Ever since I was a youngster and used to see pictures of Blondin walking the tight rope over Niagara Falls, I have had an ambition to become a tight-rope walker—a funambulist.

Often in my dreams, balancing-pole in hand, I have walked a tight rope stretched across Main Street in my home town, between the Masonic Temple and Gus, the One-Price Clothier's.

The hero of my boyhood days was the graceful athlete in pink tights and spangles who ascended to the center pole of the big top during the free show just after the parade had reached the lot.

I had practiced on back fences—but never in pink tights—and attained a moderate degree of success. But never until today had I had an opportunity of displaying my ability as a tight-wire artist before the applauding multitudes in a real circus.

Bob Hickey Suggests Act.

The chance came unexpectedly. Bob Hickey, the Sells-Floto publicity man, suggested it. Phil and Karoline Eddy, he said, would initiate me into the mysteries of the wire.

Eddy Ward of the famous Ward family of aerialists, with whom I had once essayed a death-defying feat on the trapeze, supplied the costume. Mr. Eddy works in a tuxedo. But for me, pink tights and spangles or nothing.

One can wear a tuxedo anytime—at a banquet or a dinner dance, but it is only once in a lifetime that one appears before applauding multitudes as a tight-wire artist.

Mrs. Eddy—she's the pretty girl in the picture with me, and a recent bride—was waiting for me as I emerged from the dressing rooms. The horses, the camels and the elephants—caparisoned in gold—were grouped in the entrance, ready for the "spec," and the band was playing "Sobre las Olas" as we made our way, daintily, as star performers should, toward the center ring, where a silver wire had been stretched between two pedestals.

Dances Upon Wire.

Karoline shed the "slop shoes" she had been wearing, divested herself of her bathrobe, and skipped nimbly up the tiny flight of stairs. She had a Japanese parasol, which she unfolded as she danced out on the silver strand.

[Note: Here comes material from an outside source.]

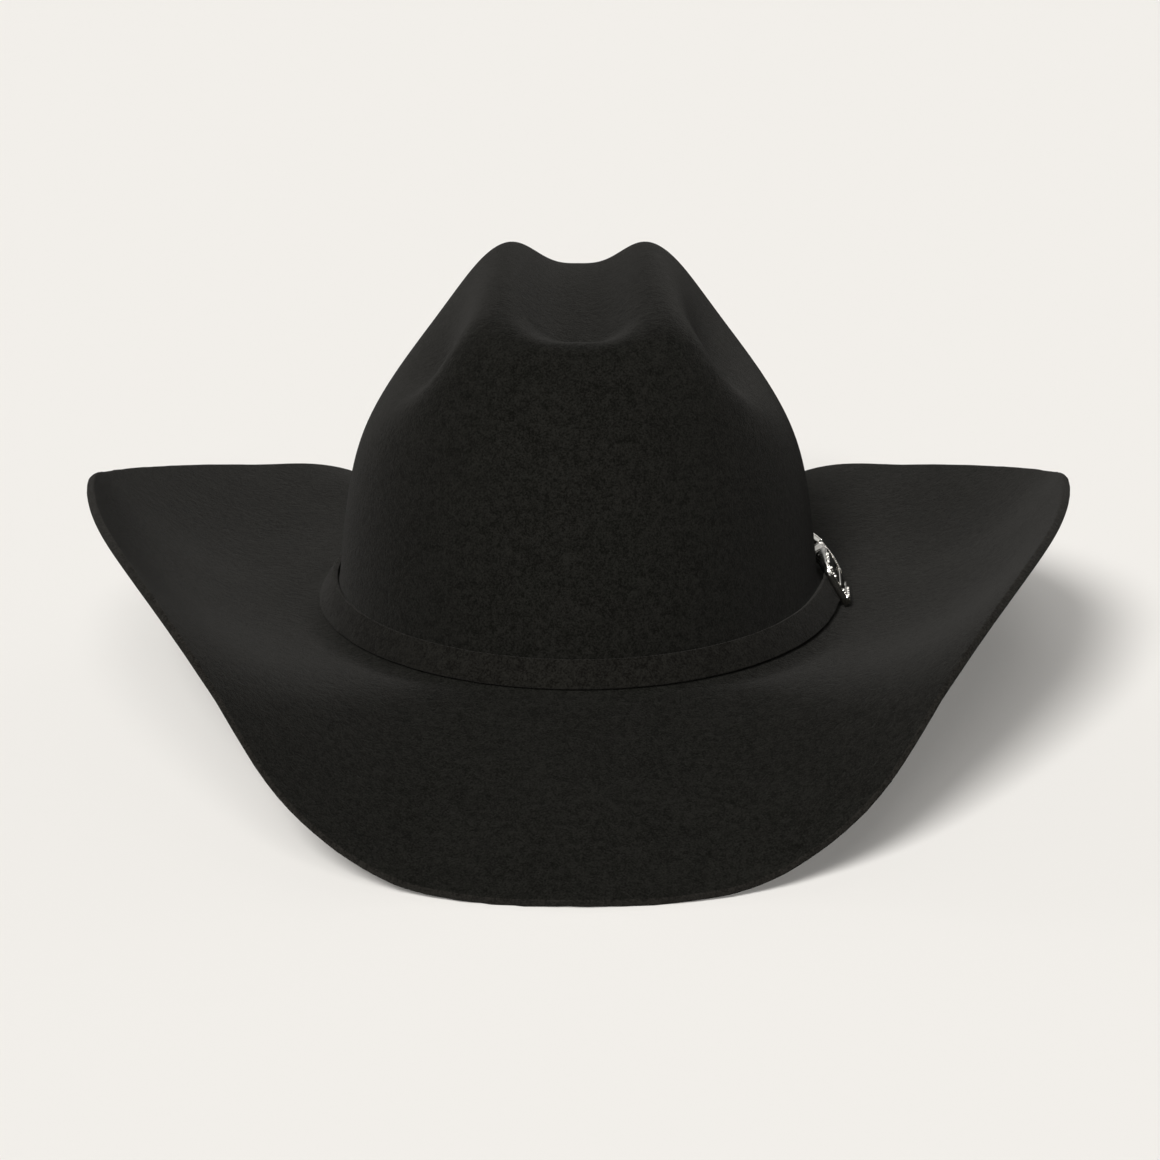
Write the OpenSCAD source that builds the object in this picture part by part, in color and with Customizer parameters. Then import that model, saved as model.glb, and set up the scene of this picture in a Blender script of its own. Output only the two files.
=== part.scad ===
// Western felt hat: one shaped felt body with a sweatband and a lining inside, and a felt
// band around the crown that closes with a silver buckle, keeper and tip.
// Millimetres. +Z is up, the front of the hat faces -Y, and +X is the wearer's left, where
// the buckle is. The hat stands on the front and the rear of its brim at Z = 0.
// Curves are worked out about the break, the plane where crown and brim meet.

/* [Head opening] */
// Half width of the felt crown just above the brim
crown_half_width = 86.5; // [84:0.5:89]
// Half length of the felt crown just above the brim
crown_half_length = 104.5; // [102:0.5:107]

/* [Felt] */
// Thickness of the crown's felt
crown_felt = 2.6; // [2.2:0.1:2.8]
// Thickness of the felt at the brim's cut edge
edge_felt = 3.2; // [2.6:0.1:3.4]

/* [Crown] */
// Height of the top above the break before it blends into the sides, which lowers it 3 mm
ridge_height = 128.5; // [122:0.5:132]
// Depth of the centre crease behind the front lip
crease_depth = 15; // [10:0.5:18]
// Depth of the centre crease at the rear
crease_rear_depth = 12.5; // [8:0.5:14]
// Half width of the centre crease
crease_half_width = 19; // [16:0.5:21]
// Depth of the side dents below the sloping sides
dent_depth = 10; // [4:0.5:12]

/* [Brim] */
// Width of the brim along the felt at the sides
brim_width = 90; // [80:1:94]
// Extra width of the brim at the front and the rear
brim_extra = 8; // [4:0.5:10]
// Radius of the bend where the crown turns into the brim
break_radius = 13; // [12.5:0.5:13.5]

/* [Lining] */
// Thickness of the leather sweatband
sweatband_leather = 1.2; // [0.9:0.1:1.3]
// Thickness of the satin lining with its backing
lining_satin = 0.5; // [0.4:0.05:0.6]

/* [Hat band] */
// Width of the felt strap
strap_width = 10.5; // [10:0.1:10.8]
// Thickness of the felt strap
strap_thick = 2; // [1.6:0.1:2.2]

/* [Buckle set] */
// How far behind the middle of the hat's left side the buckle's middle sits
buckle_behind = 0; // [-6:1:10]
// Radius of the buckle's bar
bar_r = 0.65; // [0.55:0.05:0.65]
// Width of the buckle across the strap
buckle_height = 17.6; // [17:0.1:18]
// Height of the ornament's beads
bead_r = 0.7; // [0.5:0.05:0.8]

/* [Hidden] */

felt_colour = [0.11, 0.11, 0.10];
leather_colour = [0.16, 0.12, 0.10];
satin_colour = [0.20, 0.20, 0.22];
silver_colour = [0.78, 0.77, 0.75];

// ---- Crown: a leaning oval wall, a cambered top and two sloping sides, blended ----
wall_foot = 13;           // height of the wall's foot, where the break's bend starts
ray_centre = 40;          // height of the point that the crown is measured from
side_lean = 0.08;         // inward lean of the side walls at the foot, and its growth
side_curve = 0.0007;
front_lean = 0.13;
front_curve = 0.001;
rear_lean = 0.06;
rear_curve = 0.0009;
top_camber = 0.0011;      // fall of the top away from its highest place
top_middle = 10;          // how far behind the centre the top is highest
slope = [0.775, 0.632];   // unit normal of the sloping side, across and up
slope_rear = 0.055;       // how fast the slope sinks towards the rear
slope_reach = 106;        // distance of the sloping side from the break's centre
blend = 16;               // how tightly wall, top and sides meet: higher is tighter
dent_middle = [47, -32, 103];
dent_front = 26;          // reach of a side dent forwards, backwards and along the slope
dent_rear = 56;
dent_along = 19;
crease_front = [-80, -42];
crease_back = [80, 112];

// ---- Brim: mean slope by angle from the front, rolled up at the sides ----
brim_knots = [[0, -25.7], [12, -25.9], [22, -23], [32, -9.5], [42, 13], [55, 27], [72, 33.5],
    [90, 32.5], [105, 22.5], [120, 13], [135, 5], [150, -2], [165, -19.6], [180, -25.93]];
foot_tangent = -80;       // slope of the felt where the break's bend starts
roll_side = 44;           // how much the brim's slope grows from break to edge at the side
roll_end = -8;            // the same at the front and the rear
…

"Come on," she said, holding out her hand.

"Here—wait a minute," I faltered. "I've got no sense of equilibrium. I can't even do a figure 8 on skates."

"That doesn't matter," chirped Karoline. "Phil can't skate, either. Can't even ride a bicycle. And I've seen him turning flip-flops on this wire when he didn't know..."

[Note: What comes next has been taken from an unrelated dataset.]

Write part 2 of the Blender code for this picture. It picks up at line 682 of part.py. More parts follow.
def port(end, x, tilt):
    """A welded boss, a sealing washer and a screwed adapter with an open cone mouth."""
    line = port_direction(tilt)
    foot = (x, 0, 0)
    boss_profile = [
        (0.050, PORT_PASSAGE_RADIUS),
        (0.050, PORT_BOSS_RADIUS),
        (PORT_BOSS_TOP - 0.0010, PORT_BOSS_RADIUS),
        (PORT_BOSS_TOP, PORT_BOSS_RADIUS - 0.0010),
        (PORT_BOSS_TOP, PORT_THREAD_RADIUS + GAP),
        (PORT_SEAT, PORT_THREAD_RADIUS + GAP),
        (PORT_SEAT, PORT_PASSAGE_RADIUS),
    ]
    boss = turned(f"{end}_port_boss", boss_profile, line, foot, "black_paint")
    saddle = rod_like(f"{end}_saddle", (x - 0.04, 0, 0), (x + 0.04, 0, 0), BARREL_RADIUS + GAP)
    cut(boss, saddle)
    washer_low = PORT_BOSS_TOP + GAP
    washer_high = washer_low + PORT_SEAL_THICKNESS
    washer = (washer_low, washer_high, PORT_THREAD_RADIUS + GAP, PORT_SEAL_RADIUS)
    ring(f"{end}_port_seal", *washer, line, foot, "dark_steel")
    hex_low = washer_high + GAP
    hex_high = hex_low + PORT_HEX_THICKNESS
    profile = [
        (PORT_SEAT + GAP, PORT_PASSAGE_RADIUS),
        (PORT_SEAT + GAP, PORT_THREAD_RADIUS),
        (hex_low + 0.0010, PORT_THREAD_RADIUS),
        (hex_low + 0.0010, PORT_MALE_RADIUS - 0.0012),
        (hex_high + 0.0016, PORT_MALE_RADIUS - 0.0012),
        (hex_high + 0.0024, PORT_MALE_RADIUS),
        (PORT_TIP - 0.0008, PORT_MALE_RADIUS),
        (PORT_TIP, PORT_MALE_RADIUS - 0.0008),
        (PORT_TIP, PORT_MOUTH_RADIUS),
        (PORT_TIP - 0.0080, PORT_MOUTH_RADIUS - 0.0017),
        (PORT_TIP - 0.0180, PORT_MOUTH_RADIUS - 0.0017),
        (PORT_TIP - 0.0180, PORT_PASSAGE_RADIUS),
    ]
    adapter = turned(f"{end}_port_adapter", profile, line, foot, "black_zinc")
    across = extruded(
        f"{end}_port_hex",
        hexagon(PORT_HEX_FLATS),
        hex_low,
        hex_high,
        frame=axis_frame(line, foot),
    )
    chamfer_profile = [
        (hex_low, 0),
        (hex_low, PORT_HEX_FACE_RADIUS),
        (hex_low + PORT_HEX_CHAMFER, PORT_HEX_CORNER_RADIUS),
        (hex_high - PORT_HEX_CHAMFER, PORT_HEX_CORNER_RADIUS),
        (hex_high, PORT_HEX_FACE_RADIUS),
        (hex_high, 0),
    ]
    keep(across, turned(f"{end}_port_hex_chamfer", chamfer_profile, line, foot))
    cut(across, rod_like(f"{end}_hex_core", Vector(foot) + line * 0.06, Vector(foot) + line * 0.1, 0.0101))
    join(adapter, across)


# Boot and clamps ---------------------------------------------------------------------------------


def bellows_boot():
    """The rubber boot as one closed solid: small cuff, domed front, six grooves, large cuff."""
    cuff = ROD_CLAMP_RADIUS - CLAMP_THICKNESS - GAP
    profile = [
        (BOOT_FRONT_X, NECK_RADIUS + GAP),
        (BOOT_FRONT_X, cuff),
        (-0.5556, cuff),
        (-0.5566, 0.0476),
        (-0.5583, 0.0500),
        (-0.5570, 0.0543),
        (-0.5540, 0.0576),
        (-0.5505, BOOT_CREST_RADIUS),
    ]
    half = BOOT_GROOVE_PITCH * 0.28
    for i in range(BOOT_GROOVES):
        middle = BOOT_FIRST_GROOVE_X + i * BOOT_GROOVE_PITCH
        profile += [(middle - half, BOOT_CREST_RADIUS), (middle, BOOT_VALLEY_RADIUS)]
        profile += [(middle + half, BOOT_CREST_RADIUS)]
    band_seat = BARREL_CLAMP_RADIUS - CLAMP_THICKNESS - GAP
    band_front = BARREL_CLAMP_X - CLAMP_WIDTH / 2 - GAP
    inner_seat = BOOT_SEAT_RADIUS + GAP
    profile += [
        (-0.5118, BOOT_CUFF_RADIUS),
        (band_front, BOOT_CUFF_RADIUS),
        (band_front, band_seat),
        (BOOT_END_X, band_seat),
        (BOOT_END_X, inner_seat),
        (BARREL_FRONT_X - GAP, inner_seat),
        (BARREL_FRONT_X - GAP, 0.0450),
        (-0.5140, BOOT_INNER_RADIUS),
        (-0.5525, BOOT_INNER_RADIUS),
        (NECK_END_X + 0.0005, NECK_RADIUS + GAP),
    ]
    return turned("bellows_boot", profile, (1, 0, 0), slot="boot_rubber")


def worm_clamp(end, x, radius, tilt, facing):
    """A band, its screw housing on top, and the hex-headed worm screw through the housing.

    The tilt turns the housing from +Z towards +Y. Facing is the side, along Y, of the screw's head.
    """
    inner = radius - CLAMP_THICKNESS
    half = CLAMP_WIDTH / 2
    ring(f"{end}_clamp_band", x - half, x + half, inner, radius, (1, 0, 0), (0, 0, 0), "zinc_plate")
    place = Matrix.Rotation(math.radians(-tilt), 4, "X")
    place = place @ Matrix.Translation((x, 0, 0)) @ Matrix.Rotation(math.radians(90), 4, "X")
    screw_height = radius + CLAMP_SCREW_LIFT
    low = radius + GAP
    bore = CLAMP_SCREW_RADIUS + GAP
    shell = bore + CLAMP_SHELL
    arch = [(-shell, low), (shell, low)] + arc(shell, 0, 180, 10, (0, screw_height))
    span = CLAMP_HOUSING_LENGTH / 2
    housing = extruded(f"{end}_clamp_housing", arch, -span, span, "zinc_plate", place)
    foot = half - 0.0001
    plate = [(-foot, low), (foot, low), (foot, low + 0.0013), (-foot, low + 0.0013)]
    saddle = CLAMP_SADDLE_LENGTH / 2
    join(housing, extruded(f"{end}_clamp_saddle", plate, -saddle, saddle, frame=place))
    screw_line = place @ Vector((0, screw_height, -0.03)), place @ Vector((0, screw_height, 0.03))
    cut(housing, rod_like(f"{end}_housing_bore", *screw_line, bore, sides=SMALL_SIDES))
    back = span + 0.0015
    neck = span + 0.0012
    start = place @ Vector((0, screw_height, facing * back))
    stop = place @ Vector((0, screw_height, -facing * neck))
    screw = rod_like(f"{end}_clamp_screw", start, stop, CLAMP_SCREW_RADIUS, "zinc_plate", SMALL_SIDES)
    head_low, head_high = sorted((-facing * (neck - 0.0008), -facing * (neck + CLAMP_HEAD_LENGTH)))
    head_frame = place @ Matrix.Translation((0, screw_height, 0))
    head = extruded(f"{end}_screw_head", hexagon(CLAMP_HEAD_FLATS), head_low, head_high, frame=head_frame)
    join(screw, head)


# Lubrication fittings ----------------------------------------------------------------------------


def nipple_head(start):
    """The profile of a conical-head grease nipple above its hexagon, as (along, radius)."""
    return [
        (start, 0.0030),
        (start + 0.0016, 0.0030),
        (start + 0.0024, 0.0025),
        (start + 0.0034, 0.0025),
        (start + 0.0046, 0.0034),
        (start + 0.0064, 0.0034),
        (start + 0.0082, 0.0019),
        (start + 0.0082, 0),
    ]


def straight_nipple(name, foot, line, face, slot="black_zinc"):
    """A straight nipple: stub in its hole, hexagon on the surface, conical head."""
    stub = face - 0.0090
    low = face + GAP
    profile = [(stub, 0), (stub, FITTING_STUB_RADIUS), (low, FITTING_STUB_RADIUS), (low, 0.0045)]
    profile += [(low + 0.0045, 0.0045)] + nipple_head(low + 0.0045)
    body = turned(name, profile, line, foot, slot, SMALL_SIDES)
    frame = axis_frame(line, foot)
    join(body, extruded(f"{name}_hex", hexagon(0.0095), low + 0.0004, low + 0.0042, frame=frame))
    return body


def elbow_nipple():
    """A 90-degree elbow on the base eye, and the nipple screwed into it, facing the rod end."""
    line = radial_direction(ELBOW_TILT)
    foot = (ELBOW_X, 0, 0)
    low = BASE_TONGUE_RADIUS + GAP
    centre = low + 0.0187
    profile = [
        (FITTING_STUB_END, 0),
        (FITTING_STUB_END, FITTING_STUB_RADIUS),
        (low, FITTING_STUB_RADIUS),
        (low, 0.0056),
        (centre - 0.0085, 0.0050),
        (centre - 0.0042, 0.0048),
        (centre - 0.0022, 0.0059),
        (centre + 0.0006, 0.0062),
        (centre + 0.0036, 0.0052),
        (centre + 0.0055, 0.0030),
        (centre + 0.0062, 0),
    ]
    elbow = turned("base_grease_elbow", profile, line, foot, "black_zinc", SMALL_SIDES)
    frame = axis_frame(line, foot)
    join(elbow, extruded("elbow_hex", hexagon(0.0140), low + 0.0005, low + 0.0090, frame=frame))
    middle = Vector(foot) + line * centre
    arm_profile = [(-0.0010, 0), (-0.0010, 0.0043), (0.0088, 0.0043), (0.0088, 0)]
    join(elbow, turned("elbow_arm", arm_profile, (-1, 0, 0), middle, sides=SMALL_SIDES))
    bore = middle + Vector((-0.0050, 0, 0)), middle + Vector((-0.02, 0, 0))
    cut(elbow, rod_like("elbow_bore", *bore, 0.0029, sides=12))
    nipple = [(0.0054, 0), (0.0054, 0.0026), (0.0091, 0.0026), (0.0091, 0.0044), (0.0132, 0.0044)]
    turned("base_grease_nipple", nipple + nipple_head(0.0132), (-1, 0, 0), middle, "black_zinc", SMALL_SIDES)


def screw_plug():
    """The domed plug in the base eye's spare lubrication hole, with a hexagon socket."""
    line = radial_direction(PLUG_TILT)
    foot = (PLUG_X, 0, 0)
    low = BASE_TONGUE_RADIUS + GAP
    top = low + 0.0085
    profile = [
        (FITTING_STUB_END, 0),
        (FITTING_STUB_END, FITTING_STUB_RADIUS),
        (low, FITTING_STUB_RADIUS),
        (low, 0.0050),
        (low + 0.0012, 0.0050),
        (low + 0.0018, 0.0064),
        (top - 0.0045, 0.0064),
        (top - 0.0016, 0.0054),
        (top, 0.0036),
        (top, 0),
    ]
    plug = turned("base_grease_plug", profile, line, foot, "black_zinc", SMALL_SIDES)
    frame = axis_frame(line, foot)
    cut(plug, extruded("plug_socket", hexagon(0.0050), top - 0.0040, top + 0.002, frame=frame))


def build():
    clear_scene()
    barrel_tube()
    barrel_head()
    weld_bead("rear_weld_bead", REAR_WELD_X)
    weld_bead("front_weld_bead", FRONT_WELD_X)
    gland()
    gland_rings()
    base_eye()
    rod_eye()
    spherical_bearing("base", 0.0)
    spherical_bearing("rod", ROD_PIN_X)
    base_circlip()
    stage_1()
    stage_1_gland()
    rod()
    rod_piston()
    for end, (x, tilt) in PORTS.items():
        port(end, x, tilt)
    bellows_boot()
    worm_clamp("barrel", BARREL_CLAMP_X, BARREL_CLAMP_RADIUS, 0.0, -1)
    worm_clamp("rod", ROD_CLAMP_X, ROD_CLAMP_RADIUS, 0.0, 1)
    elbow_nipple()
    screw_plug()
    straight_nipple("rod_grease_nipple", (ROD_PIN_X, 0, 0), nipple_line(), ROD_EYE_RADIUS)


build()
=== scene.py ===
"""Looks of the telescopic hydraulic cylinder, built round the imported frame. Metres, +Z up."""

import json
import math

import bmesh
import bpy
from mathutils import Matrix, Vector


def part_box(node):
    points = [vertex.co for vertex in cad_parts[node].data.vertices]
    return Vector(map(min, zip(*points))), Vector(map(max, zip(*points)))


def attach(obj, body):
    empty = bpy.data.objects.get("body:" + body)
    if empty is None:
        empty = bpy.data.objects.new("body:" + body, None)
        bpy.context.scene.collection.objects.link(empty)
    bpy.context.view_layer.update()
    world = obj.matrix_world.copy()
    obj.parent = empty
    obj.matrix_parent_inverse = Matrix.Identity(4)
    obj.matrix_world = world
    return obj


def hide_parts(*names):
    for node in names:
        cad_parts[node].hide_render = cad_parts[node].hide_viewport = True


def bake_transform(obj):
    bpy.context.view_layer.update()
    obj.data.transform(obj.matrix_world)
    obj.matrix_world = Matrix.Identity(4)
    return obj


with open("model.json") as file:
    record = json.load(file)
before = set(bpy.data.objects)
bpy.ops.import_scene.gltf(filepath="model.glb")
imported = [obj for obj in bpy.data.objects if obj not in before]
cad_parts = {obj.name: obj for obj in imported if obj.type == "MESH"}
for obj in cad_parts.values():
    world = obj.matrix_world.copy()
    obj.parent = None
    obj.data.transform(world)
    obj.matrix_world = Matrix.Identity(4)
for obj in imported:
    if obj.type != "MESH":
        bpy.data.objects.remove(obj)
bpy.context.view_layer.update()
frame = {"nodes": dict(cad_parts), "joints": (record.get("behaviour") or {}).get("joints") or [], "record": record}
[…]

"I understand," I said. "The man who put the tigers thru their paces was out at that Showmen's League stag last night, too. But how about me having a balancing pole or an umbrella?"

"You wouldn't know what to do with an umbrella if you had it," she replied. "Unless you know just how to cut the air, it wouldn't do you any good. All you've got to do is to keep your balance from the hip up over the wire."

Didn't Fall Off.

"Well, anyway, I can ride a bicycle," I thought, as I grasped Karoline's hand and ventured cautiously out on the slender wire, buoyed up by faith, like Peter when he tried to walk upon the water. Much to my surprise, I didn't fall off.

It was the supreme moment. The band swung into the final strains of "Sobre las Olas," The spectators applauded. Together we edged over to the pedestal—terra firma.

"That applause," said Karoline, who seemed quite calm after the ordeal, "is the artist's bread and butter. My husband and I were working in China a year ago, in one of the native theaters. We did our flip-flops and our somersaults. Deadly silence. Nobody applauded. Finally, after it was all over, the audience let out a sort of a war whoop, which, we were told, was the Chinese way of expressing commendation."